The December 7th Hoax was a timely and positive experience, in that it provided the SETI community with its first opportunity for real-time application of the Rio Scale, an analytical tool for quantifying the societal impact of a claimed SETI detection. The Pearl Harbor Hit started out at a one on the zero-to-ten ordinal Rio Scale, rose to a high of four, and then quickly fell to its ultimate value of zero, validating the utility of the Rio Scale. This experience will help us to deal more efficiently with the analysis of future alleged (and, one hopes, eventual actual) SETI detections.

REFERENCES

  1. Shuch, H. Paul, SETI sensitivity: calibrating on a Wow! signal. Proceedings of the AMSAT-NA Fourteenth Space Symposium: 130-141, American Radio Relay League, Newington CT, November 1996.
  2. Tarter, J. and Almar, I., The discovery of ETI as a high-consequence, low-probability, event. 51st International Astronautical Congress Preprints, IAF, Rio de Janeiro, October 2000.
  3. Almar, I., How the Rio Scale should be improved. 52nd International Astronautical Congress Preprints, IAF, Toulouse, September 2001.
  4. Shostak, S. and Almar, I., The Rio Scale applied to fictional "SETI detections". 53rd International Astronautical Congress Preprints, IAF, Houston, October 2002.

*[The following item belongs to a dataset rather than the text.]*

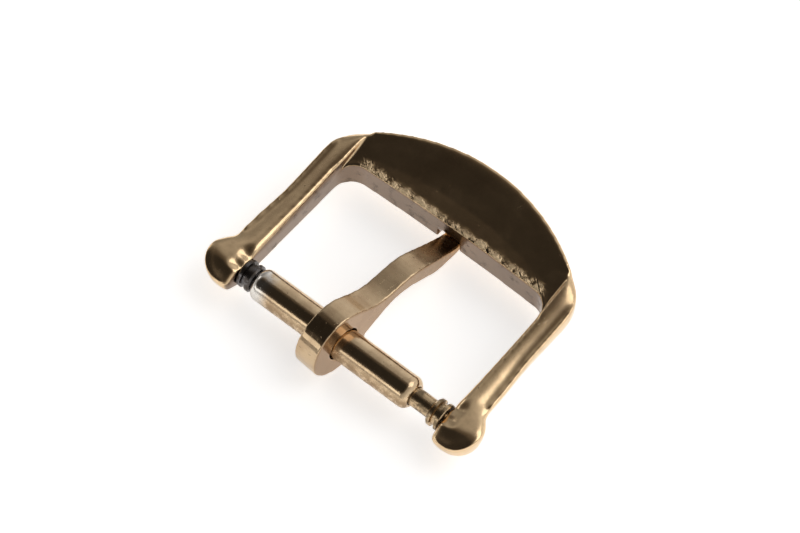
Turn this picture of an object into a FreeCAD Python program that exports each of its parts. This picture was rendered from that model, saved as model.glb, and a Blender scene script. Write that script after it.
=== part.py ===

  5. International SETI Launches New Detection Scale, SETI League Press Release 02-10, October 2002. www.setileague.org/press/pres0210.htm
  6. Rio Scale Calculator, implemented in JavaScript on the IAA SETI Permanent Study Group website at http://iaaseti.org. Follow the Rio Scale link on the left-hand Main Menu.
  7. Shuch, H. Paul, Anatomy of a SETI hoax. Proceedings of the AMSAT-NA Seventeenth Space Symposium: 81-84, American Radio Relay League, Newington CT, October 1999.
  8. Shuch, H. Paul, One hundred up, 4900 to go! A Project Argus update. 51st International Astronautical Congress Preprints, IAF, Rio de Janeiro, October 2000.